Lo que de verdad interesa, por tanto, será el querer vivir el Jubileo con esa actitud e intensidad, pidiendo al Padre el perdón y su indulgencia regeneradora, que nos sitúe como personas nuevas ante una nueva vida que quiere ser vivida ya siempre en su gracia. Es algo que no ganamos o nos damos a nosotros mismos. Es la Iglesia la que nos la concede. Los fieles, así, toman conciencia de que «no pueden expiar sólo con sus fuerzas el mal que se han infligido al pecar, a sí mismos y a toda la comunidad, y por ello son movidos a una humildad saludable» [Pablo VI, Indulgentiarum doctrina, 9].
¿Cómo se alcanza la indulgencia? ¿Con qué disposiciones y cuáles son las prescripciones especiales para recibir sus beneficios? Se trata, sobre todo, como ya dijimos en otro momento, de realizar una peregrinación hacia la Puerta Santa, como signo del deseo profundo de auténtica conversión. Ahí está la clave, en la disposición interna que lleva a amar a Dios y a detestar el pecado. El momento de cruzar la Puerta Santa, «evidentemente, ha de estar unido al Sacramento de la Reconciliación y a la celebración de la Santa Eucaristía, con una reflexión sobre la misericordia. Será necesario acompañar estas celebraciones con la profesión de fe y con la oración por mí y por las intenciones que llevo en el corazón para el bien de la Iglesia y de todo el mundo» [Carta del Papa Francisco a Mons. Riño Fisichella, con la que se concede la indulgencia durante el Año Jubilar de la Misericordia (1 de septiembre de 2015)].
Igualmente, ha dispuesto Francisco, se ganará la indulgencia jubilar cada vez que un fiel viva personalmente una o más de las clásicas obras de misericordia.
Ya hemos hablado de las personas con necesidades especiales. También para ellas es el Jubileo y la indulgencia, con tal de que, con el alma alejada de todo pecado y con el propósito de cumplir las citadas condiciones en cuanto les sea posible, se unan en espíritu y en deseo a la esencia de lo que el Jubileo demanda y a las intenciones del Papa.
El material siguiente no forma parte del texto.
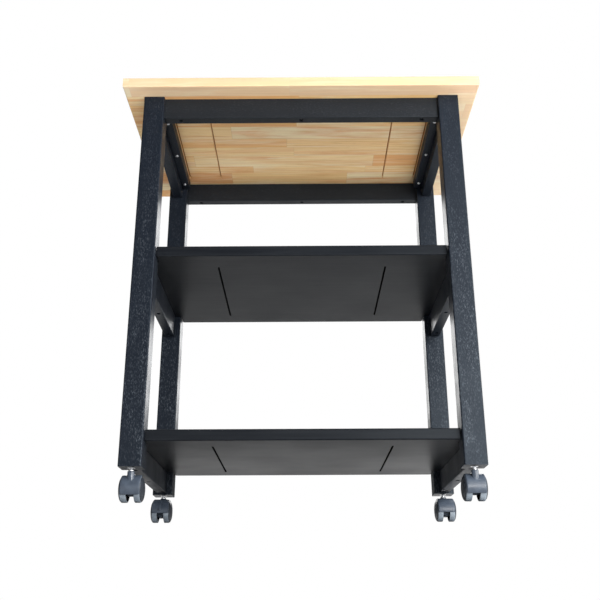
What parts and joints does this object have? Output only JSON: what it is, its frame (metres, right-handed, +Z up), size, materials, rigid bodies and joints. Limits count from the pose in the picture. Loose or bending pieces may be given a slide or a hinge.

Pero el Papa ha dispuesto que la indulgencia pueda ser obtenida también para los difuntos. En esa «comunión de los santos», que confesamos en el credo, sabemos que estamos unidos a ellos «por el testimonio de fe y caridad que nos dejaron. De igual modo que los recordamos en la celebración eucarística, también podemos rezar por ellos para que el rostro misericordioso del Padre los libere de todo residuo de culpa y pueda abrazarlos en la bienaventuranza que no tiene fin»16. La unión con estos hermanos que durmieron en la paz de Cristo no se interrumpe. Ellos, igualmente, no cesan de interceder por nosotros ante el Padre.
Al cumplir con lo establecido en el Jubileo se alcanza esa indulgencia que es como un baño de gracia purificadora y restituyente. El corazón humano queda así bien dispuesto para realizar el bien y vivir la misericordia para con los demás. El fruto de la indulgencia será, en definitiva, convertirse en Misericordiosos como el Padre. Al atravesar el umbral de la puerta Santa, nuestra alegría ha de ser tan grande como nuestra determinación para caminar como hombres y mujeres completamente renovados.